• [Given data]:
>> Begin

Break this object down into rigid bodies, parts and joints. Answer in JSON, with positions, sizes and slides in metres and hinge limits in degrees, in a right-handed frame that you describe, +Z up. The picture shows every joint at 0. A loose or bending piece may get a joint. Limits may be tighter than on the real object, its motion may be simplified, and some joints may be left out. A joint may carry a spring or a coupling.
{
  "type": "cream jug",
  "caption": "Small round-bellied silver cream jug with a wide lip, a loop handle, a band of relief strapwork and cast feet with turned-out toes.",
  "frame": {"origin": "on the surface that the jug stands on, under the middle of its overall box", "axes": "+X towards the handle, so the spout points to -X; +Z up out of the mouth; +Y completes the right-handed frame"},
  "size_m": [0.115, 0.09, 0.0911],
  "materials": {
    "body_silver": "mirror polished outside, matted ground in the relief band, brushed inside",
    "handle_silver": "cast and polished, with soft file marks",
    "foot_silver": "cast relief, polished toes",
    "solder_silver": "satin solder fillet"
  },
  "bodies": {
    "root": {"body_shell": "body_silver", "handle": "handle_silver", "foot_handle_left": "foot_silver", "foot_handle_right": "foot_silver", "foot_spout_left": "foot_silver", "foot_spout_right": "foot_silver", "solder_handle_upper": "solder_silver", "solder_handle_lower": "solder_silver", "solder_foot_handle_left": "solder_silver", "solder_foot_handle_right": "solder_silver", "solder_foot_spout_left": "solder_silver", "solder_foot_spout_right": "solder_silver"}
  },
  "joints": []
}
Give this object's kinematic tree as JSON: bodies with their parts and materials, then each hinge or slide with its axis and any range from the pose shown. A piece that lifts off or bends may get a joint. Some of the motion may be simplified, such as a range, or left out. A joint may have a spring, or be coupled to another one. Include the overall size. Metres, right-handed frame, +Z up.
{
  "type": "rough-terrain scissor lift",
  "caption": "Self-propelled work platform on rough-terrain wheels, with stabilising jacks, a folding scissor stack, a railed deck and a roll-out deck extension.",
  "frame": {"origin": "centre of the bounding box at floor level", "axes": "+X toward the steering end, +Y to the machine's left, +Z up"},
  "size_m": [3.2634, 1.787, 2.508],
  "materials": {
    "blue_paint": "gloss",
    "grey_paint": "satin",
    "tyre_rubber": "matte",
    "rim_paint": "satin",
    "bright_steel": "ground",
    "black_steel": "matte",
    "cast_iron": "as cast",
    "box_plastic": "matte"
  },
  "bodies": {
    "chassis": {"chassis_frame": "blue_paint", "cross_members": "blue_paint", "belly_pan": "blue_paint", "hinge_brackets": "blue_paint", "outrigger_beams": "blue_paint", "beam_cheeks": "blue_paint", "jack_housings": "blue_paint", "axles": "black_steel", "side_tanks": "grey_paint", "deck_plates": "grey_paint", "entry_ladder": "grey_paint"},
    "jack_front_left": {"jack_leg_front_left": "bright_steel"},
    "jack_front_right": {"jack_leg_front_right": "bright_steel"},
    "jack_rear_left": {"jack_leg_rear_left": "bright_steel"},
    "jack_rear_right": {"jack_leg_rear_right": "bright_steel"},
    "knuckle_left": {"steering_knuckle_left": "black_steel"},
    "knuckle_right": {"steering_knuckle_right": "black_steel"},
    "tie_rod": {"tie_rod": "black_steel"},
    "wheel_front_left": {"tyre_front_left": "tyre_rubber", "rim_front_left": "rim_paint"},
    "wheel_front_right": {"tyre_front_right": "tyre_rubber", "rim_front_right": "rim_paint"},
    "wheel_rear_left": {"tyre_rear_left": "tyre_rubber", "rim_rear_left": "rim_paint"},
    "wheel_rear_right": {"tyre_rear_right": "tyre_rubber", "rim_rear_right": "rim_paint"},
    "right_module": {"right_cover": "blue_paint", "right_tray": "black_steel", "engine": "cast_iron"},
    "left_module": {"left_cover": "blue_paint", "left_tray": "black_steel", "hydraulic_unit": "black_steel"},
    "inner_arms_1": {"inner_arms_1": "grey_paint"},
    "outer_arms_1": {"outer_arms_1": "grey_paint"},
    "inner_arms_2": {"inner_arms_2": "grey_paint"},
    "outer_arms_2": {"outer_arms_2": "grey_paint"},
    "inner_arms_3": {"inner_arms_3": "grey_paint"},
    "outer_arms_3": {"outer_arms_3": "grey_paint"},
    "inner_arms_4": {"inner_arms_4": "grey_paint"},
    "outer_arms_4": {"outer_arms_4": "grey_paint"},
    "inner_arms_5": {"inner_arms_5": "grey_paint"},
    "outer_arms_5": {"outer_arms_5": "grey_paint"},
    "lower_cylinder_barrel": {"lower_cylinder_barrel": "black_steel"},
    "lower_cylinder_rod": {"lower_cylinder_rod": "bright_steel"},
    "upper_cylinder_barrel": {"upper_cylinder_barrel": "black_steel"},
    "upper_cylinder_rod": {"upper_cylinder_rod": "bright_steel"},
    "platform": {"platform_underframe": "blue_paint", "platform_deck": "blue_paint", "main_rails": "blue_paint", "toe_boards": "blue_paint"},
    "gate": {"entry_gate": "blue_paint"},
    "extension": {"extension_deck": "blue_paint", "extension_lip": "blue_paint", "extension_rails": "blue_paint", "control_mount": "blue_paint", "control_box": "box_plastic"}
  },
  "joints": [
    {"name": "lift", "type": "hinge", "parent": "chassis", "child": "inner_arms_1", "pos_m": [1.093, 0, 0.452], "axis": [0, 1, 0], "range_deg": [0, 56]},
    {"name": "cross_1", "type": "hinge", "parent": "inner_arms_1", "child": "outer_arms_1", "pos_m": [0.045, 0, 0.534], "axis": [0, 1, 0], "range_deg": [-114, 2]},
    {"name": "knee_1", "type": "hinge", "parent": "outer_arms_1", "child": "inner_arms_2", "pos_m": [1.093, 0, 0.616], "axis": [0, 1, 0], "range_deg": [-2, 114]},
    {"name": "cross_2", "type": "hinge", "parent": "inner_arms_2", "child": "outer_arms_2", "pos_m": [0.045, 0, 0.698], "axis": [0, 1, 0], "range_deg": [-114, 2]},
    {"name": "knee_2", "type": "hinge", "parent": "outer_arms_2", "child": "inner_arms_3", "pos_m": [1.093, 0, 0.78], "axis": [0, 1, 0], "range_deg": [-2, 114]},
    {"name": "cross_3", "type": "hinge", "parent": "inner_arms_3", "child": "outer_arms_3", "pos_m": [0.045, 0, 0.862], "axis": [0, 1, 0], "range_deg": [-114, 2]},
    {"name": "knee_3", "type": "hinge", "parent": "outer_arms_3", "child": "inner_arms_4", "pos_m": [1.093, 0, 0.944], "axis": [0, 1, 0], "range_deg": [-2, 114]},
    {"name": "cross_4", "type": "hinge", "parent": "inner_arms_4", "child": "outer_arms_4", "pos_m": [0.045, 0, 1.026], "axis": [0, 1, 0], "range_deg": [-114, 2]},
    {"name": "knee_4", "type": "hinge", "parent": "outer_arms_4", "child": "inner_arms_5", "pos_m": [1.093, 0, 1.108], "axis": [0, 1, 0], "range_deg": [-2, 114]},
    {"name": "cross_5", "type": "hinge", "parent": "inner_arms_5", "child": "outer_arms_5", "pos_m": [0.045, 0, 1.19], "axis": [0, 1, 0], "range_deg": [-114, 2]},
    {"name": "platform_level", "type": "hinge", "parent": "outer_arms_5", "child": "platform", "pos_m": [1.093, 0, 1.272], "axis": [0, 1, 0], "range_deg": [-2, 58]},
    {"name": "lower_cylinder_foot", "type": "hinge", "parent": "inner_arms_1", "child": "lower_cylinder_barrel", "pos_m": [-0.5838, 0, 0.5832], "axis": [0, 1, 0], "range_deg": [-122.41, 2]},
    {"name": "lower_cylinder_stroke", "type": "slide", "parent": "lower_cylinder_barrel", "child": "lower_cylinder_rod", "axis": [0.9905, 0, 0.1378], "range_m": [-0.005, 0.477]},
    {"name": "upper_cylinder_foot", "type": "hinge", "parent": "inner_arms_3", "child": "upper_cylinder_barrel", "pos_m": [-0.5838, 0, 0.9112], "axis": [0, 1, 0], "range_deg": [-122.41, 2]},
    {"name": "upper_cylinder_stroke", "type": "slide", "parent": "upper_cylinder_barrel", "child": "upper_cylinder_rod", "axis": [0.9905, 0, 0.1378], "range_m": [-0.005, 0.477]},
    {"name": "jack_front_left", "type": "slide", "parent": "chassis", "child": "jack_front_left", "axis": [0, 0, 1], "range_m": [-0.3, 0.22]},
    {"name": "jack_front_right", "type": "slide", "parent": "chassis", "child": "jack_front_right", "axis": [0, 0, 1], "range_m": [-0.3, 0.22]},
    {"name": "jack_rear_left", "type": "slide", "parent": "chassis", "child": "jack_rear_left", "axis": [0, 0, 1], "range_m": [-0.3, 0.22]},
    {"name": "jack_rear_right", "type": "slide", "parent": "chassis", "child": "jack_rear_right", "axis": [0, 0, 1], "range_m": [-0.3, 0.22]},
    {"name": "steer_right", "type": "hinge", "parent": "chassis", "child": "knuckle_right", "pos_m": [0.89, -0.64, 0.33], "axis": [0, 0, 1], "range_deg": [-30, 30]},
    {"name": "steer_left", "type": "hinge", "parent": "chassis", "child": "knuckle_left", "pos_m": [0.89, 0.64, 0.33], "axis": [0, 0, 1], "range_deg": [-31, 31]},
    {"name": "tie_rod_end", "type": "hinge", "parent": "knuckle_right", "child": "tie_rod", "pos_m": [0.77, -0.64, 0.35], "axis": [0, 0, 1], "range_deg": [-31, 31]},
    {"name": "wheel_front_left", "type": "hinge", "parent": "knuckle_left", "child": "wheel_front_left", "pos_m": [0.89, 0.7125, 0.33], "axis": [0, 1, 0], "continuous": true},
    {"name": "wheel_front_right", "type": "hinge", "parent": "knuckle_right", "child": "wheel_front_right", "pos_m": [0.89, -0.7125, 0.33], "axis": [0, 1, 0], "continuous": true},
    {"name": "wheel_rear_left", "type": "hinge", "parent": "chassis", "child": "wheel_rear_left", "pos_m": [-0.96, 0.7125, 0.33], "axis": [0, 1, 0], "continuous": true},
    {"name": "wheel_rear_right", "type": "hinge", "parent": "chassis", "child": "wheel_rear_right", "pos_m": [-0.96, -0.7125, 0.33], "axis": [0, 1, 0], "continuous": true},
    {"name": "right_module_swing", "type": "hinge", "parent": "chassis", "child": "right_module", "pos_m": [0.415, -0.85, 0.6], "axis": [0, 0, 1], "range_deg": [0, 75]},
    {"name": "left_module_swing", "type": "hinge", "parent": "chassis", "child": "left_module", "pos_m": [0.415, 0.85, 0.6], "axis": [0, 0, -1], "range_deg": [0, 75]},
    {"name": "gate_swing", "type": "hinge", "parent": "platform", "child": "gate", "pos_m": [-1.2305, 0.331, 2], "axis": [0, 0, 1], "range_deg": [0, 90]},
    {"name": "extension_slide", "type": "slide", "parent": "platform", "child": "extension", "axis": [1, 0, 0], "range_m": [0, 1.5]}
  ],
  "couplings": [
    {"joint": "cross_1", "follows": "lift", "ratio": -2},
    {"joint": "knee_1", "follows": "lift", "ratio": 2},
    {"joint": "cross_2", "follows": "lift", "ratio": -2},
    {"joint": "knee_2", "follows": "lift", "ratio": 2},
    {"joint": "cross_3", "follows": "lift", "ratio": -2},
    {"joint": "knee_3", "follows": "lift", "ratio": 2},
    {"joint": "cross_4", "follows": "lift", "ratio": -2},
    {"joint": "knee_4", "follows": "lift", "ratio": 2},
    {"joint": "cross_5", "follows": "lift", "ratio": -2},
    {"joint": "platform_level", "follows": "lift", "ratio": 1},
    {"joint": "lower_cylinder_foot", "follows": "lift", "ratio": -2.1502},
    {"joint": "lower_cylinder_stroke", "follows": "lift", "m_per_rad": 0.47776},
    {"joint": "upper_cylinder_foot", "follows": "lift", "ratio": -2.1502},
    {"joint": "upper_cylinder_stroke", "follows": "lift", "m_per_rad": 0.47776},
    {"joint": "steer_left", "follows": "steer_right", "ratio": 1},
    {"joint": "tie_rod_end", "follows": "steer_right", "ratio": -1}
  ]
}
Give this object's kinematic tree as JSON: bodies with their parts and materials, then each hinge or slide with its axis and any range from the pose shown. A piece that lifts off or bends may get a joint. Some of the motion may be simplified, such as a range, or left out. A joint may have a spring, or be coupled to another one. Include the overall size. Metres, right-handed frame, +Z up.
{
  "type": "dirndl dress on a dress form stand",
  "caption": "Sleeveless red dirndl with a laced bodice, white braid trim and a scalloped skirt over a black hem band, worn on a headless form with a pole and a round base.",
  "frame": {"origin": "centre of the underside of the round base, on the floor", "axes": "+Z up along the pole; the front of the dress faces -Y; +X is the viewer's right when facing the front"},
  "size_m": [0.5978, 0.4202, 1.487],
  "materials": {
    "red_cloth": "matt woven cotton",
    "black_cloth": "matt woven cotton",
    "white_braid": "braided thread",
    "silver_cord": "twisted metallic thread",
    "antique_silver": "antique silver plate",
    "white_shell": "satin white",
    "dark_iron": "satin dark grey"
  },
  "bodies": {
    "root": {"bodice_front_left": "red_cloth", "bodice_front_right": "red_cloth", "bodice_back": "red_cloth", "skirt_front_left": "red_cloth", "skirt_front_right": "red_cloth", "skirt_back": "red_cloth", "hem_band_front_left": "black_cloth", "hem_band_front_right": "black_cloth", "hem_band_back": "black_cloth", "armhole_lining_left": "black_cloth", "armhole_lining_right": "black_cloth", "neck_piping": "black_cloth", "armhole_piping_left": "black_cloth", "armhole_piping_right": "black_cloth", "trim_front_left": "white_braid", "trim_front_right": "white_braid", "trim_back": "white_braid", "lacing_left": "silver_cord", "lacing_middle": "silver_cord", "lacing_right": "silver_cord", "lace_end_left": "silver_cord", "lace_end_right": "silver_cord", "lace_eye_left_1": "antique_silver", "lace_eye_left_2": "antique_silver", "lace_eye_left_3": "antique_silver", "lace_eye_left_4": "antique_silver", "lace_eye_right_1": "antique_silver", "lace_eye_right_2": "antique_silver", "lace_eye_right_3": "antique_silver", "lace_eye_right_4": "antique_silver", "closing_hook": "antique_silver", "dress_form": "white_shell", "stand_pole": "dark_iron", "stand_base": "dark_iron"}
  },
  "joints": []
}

>> End

• [Do this]: Search the listing for the word "joints" and return each line that holds it.

• [Result of this exercise]:
Break this object down into rigid bodies, parts and joints. Answer in JSON, with positions, sizes and slides in metres and hinge limits in degrees, in a right-handed frame that you describe, +Z up. The picture shows every joint at 0. A loose or bending piece may get a joint. Limits may be tighter than on the real object, its motion may be simplified, and some joints may be left out. A joint may carry a spring or a coupling.
  "joints": []
  "joints": [
  "joints": []